OpenTelemetry

What is Stanza and what does it do?

Stanza is the most lightweight logging technology, developed by observIQ and now part of OpenTelemetry. Learn how to create a pipeline with Stanza’s operators and plugins.

Giulia Di Pietro

Mar 03, 2022

8 minute read

Stanza is a logging technology developed by observIQ and has recently been donated to OpenTelemetry to be embedded into the OpenTelemetry Collector. It is the most lightweight agent log collector and forwarder based on Go, but it’s still quite new in the logging space.

In this blog post, I’d like to introduce Stanza, its various operators and plugins, and share how to build a pipeline with it. All of its features will be potentially part of the OpenTelemetry Collector.

Let’s dive into it!

# Introduction to Stanza

Stanza is the new kid on the block in the logging space, and it’s more lightweight than its peers, Fluent Bit and FluentD.
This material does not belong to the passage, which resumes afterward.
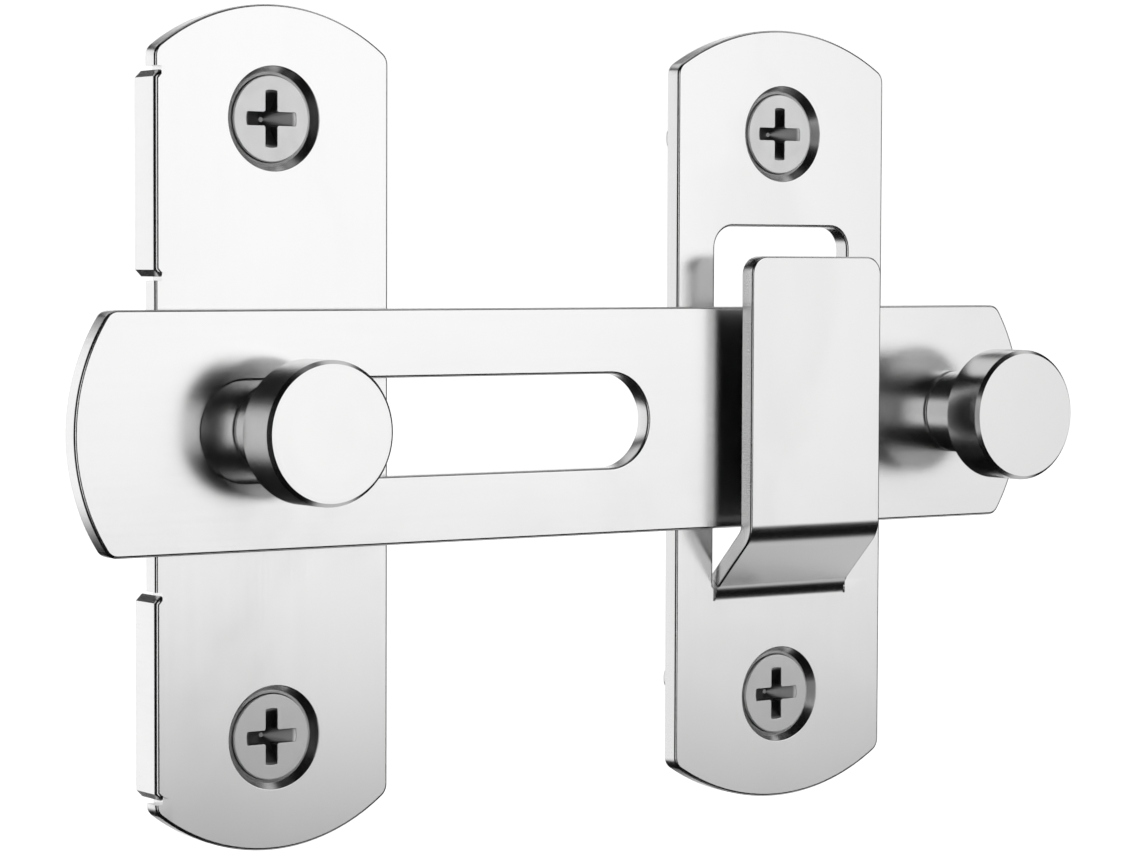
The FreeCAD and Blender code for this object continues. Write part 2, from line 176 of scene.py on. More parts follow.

Stanza can be utilized both in Kubernetes and traditional bare metal technology using Linux, Mac, and Windows. Similarly to other log agent collectors, Stanza requires you to define a pipeline describing the process of ingesting logs:

1

Collect
2

Parse
3

Filter
4

Forward (with output operator)

# How do you design a pipeline with Stanza?

A Stanza pipeline will be stored in a configuration file (for bare metal deployments) or a config map (Kubernetes). It is structured in a YAML format, i.e.,

            Pipeline:
Type: plugin name
Various arguments of the plugins:
Id: (optional)
Output:
...
Type:
...

Every step of the pipeline corresponds to an operator. In the example above, we defined two operators.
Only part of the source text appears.